St Clara’s head teacher is aware that something is going on, and moves the head girl into the dorm. They convince her one of the boys is passionately in love with her, and she rushes down to the boat-house to meet him. No luck here either – she ends up leaping into the lake for some reason or other that managed to get lost in the dubbing.

This disheartens the directors of Club Love Unlimited so much that they decide to close down, but decide to go out with a bang and arrange a strip -tease contest with the boys as judges. This is arranged for the annual prize-giving at St Clara’s, and the teachers are removed from circulation by putting “disinhibiting pills” in the punch (as in Carry On Abroad).
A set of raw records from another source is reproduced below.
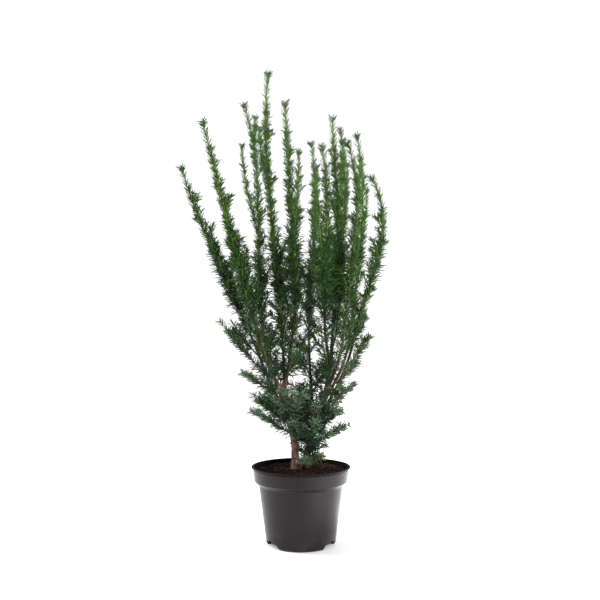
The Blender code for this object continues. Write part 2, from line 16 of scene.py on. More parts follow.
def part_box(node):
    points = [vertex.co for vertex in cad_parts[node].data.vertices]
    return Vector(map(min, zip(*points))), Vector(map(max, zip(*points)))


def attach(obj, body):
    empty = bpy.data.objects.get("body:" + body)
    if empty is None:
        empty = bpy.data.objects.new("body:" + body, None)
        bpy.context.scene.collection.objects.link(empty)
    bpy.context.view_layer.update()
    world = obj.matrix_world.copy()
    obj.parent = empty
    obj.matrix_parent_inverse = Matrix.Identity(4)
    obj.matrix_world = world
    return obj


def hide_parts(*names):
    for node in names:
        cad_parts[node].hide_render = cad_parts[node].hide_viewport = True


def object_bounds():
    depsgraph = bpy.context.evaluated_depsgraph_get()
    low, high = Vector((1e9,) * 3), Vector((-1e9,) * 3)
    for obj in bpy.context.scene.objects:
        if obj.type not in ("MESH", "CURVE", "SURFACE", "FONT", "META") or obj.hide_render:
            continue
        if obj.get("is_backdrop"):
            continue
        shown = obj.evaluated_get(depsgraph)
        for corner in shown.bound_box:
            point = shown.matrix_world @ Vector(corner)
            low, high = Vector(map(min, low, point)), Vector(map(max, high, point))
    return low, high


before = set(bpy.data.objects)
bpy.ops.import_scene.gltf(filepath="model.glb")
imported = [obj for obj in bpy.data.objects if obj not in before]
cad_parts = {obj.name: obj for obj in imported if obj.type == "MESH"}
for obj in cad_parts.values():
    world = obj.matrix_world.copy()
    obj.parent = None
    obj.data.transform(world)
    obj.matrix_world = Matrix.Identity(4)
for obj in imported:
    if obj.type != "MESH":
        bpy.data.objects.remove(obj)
cad_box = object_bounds()


# The nursery pot: thin black polypropylene, injection moulded, with a lip, a deep band and a tapering
# body. It stands on its foot between three notches, which have drain holes. The outside is satin, with a
# little dust and soil on it. The inside, the top of the rim and the fold under the lip are a duller, darker
# black, which inside the pot and under the lip is painted shade.

MM = 0.001
UP = Vector((0, 0, 1))
WELD = 0.01 * MM
pot_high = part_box("pot")[1]
POT_HEIGHT = pot_high.z
LIP_RADIUS = pot_high.x
LIP_DEPTH = 3 * MM
LIP_SLOPE_TOP = POT_HEIGHT - 0.7 * LIP_DEPTH
UNDER_LIP_TOP = POT_HEIGHT - 0.75 * LIP_DEPTH
BAND_TOP_RADIUS = LIP_RADIUS - 2.7 * MM
BAND_FOOT_RADIUS = BAND_TOP_RADIUS - 3.4 * MM
BAND_FOOT = POT_HEIGHT - 27.5 * MM
STEP_FOOT = BAND_FOOT - 8 * MM
BODY_TOP_RADIUS = 82.8 * MM
BODY_FOOT_RADIUS = 67.6 * MM
FOOT_RADIUS = 64.5 * MM
FOOT_ROUNDING = 4 * MM
POT_WALL = 1.6 * MM
POT_STEPS = 160
POT_EDGE = 0.7 * MM
POT_SUPPORT = 1.6 * MM
LONGEST_SUPPORT = 0.3  # of a straight: a shorter straight needs no further points
POT_SHARP_ANGLE = math.radians(32)
HOOP_ANGLE = math.radians(8)
NOTCHES = 3
NOTCH_HALF_ANGLE = math.radians(21)
NOTCH_TAPER = 0.88
NOTCH_HEIGHT = 9 * MM
NOTCH_REACH = 12 * MM
NOTCH_STEPS = 18
DRAIN_RADIUS = 4.5 * MM
DRAIN_STEPS = 28
POT_FINISHES = {  # each with its colour, its gloss and its span of roughness
    "satin_black_plastic": ((0.0115, 0.0066, 0.0100), 0.28, (0.24, 0.32)),
    # darker than the satin: painted shade inside the pot and in the fold under the lip, and the dull top of
    # the rim
    "dull_black_plastic": ((0.0022, 0.0018, 0.0020), 0.05, (0.55, 0.70)),
}
POT_DUST = (0.060, 0.050, 0.050)
SOIL_TOP = 45 * MM
SOIL_DUST = 0.5
STREAK_DUST = 0.06
MOULD_GRAIN = 0.05 * MM


def new_material(name, colour, roughness, gloss):
    """A material with one Principled shader. Returns the material, its node tree and that shader."""
    made = bpy.data.materials.new(name)
    made.use_nodes = True
    shader = made.node_tree.nodes["Principled BSDF"]
    shader.inputs["Base Color"].default_value = (*colour, 1)
    shader.inputs["Roughness"].default_value = roughness
    shader.inputs["Specular IOR Level"].default_value = gloss
    return made, made.node_tree, shader


def add_node(tree, kind, **inputs):
    """A shader node whose inputs, given by name, are set to values or linked from sockets."""
    node = tree.nodes.new(kind)
    for label, value in inputs.items():
        socket = node.inputs[label.replace("_", " ")]
        if isinstance(value, bpy.types.NodeSocket):
            tree.links.new(value, socket)
        else:
            socket.default_value = value
    return node


def pattern_space(tree, stretch=(1, 1, 1)):
    """Object coordinates, scaled axis by axis."""
    place = add_node(tree, "ShaderNodeTexCoord").outputs["Object"]
    return add_node(tree, "ShaderNodeMapping", Vector=place, Scale=stretch).outputs["Vector"]


def grain(tree, place, scale, detail, rough=0.55):
    """The value of a noise pattern, about 0.3 to 0.7."""
    made = add_node(tree, "ShaderNodeTexNoise", Vector=place, Scale=scale, Detail=detail, Roughness=rough)
    return made.outputs["Fac"]


def ramp(tree, value, low, high, to_low=0.0, to_high=1.0):
    """A value brought from the span low to high into another span, and held there."""
    spans = {"From_Min": low, "From_Max": high, "To_Min": to_low, "To_Max": to_high}
    return add_node(tree, "ShaderNodeMapRange", Value=value, **spans).outputs["Result"]


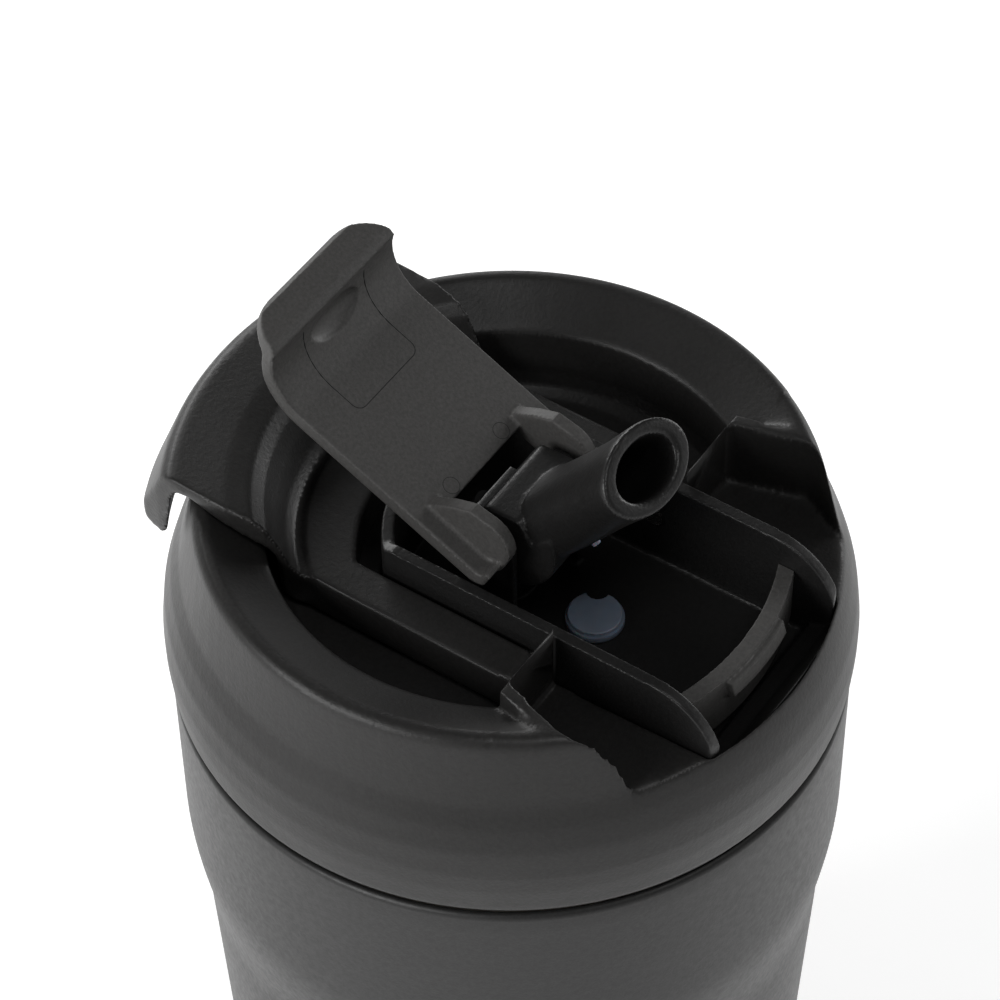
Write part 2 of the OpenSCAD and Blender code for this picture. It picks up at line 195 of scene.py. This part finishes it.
SHELL = moulded_plastic("shell_plastic", (0.014, 0.0135, 0.0131), 0.43, grain=1700, relief=0.7)
HOUSING = moulded_plastic("housing_plastic", (0.009, 0.0088, 0.0087), 0.38, grain=1900, relief=0.7)
COVER_FACE = moulded_plastic("cover_plastic", (0.052, 0.0505, 0.0488), 0.52, grain=2200, relief=0.5)
COATING = powder_coat("coated_steel", (0.011, 0.0109, 0.0108))
LINER = turned_steel("bare_steel", (0.64, 0.60, 0.53), 0.3)
PIN = turned_steel("pin_steel", (0.62, 0.61, 0.59), 0.22)
RUBBER = silicone("silicone", (0.012, 0.012, 0.012), 0.6)
CLEAR = silicone("clear_silicone", (0.2, 0.245, 0.32), 0.38,
                 Subsurface_Weight=0.35, Subsurface_Scale=0.002)
STRAW = silicone("clear_plastic", (0.62, 0.66, 0.70), 0.2, Transmission_Weight=0.35, IOR=1.5)
# painted groove shade: a near-black tone for the parting line and ejector marks, standing for the shade
# in their shallow grooves
GROOVE_SHADE = moulded_plastic("painted_groove_shade", (0.006, 0.006, 0.006), 0.7)


# ---- mesh work ----

def new_piece(name, mesh, body, material, slot, *stands_for):
    """Links a finished mesh as a piece of the object."""
    mesh.materials.clear()
    mesh.materials.append(material)
    mesh.polygons.foreach_set("use_smooth", [True] * len(mesh.polygons))
    piece = bpy.data.objects.new(name, mesh)
    collection.objects.link(piece)
    if stands_for:
        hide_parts(*stands_for)
    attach(piece, body)
    return piece


def baked(holder):
    """The mesh of an object with its modifiers or bevel applied, the object itself removed."""
    bpy.context.view_layer.update()
    graph = bpy.context.evaluated_depsgraph_get()
    result = bpy.data.meshes.new_from_object(holder.evaluated_get(graph))
    bpy.data.objects.remove(holder)
    return result


def finished(bm_or_mesh, steps):
    """The mesh with modifiers applied, each step being (type, settings)."""
    mesh = bm_or_mesh
    if isinstance(bm_or_mesh, bmesh.types.BMesh):
        mesh = bpy.data.meshes.new("work")
        bm_or_mesh.to_mesh(mesh)
        bm_or_mesh.free()
    holder = bpy.data.objects.new("work", mesh)
    collection.objects.link(holder)
    for kind, settings in steps:
        modifier = holder.modifiers.new(kind.lower(), kind)
        for key, value in settings.items():
            setattr(modifier, key, value)
    return baked(holder)


def softened(bm_or_mesh, voxel, passes, keep=0.5):
    """One skin over all the solids in a mesh, with every edge rounded as a moulding's is."""
    return finished(bm_or_mesh, [
        ("REMESH", {"mode": "VOXEL", "voxel_size": voxel * MM}),
        ("SMOOTH", {"factor": 0.5, "iterations": passes}),
        ("DECIMATE", {"ratio": keep}),
        ("WEIGHTED_NORMAL", {"keep_sharp": False}),
    ])


def node_copy(node):
    """A bmesh copy of a CAD node, with its split corners joined."""
    bm = bmesh.new()
    bm.from_mesh(nodes[node].data)
    bmesh.ops.remove_doubles(bm, verts=bm.verts, dist=1e-6)
    return bm


def moulding(node, body, material, slot, voxel, passes, keep=0.5):
    """A piece that stands for a CAD node, with softened edges."""
    mesh = softened(node_copy(node), voxel, passes, keep)
    return new_piece(node + "_moulding", mesh, body, material, slot, node)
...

From here on, things get chaotic, but the end result is that everyone gets someone, even Plum Pudding, who falls for St Clara’s head girl. Deborah and Fibs are, of course entwined, in a soft-focus sex scene, accompanied by some particularly sickly piano music. The next morning comes the reckoning. Deborah is expelled, but saves her friends from the same fate by threatening to tell the newspapers, and the film ends with her leaving on the train, swearing her love for Fibs.

There you have the plot, possibly one of the most ridiculous ever? It is just so tacky – there is no way a comedy about school-girl prostitutes could be made now, with the current problems of AIDS and child abuse. In it’s 80 or so minutes, it manages to trample on almost all of society’s corns but does it in such a manner that you have got to laugh.

The director, Andre Farwagi, knows he has few cards to play, basically nudity and more nudity, but he does so with some skill – you are always kept hanging on, hoping for some more flesh. The humour is pretty basic, relying almost totally on slap-stick, but I still find it a highly amusing and entertaining film. It does get shown on television now and again – Thames showed it about nine months ago, and TVS a little while after – so I’d suggest that you keep an eye out for it. If you have an interest in ‘bad’ movies or even if you just want to enjoy some gratuitous sex (which is getting harder to find these days as censorship clamps down), this is one film I’d certainly recommend.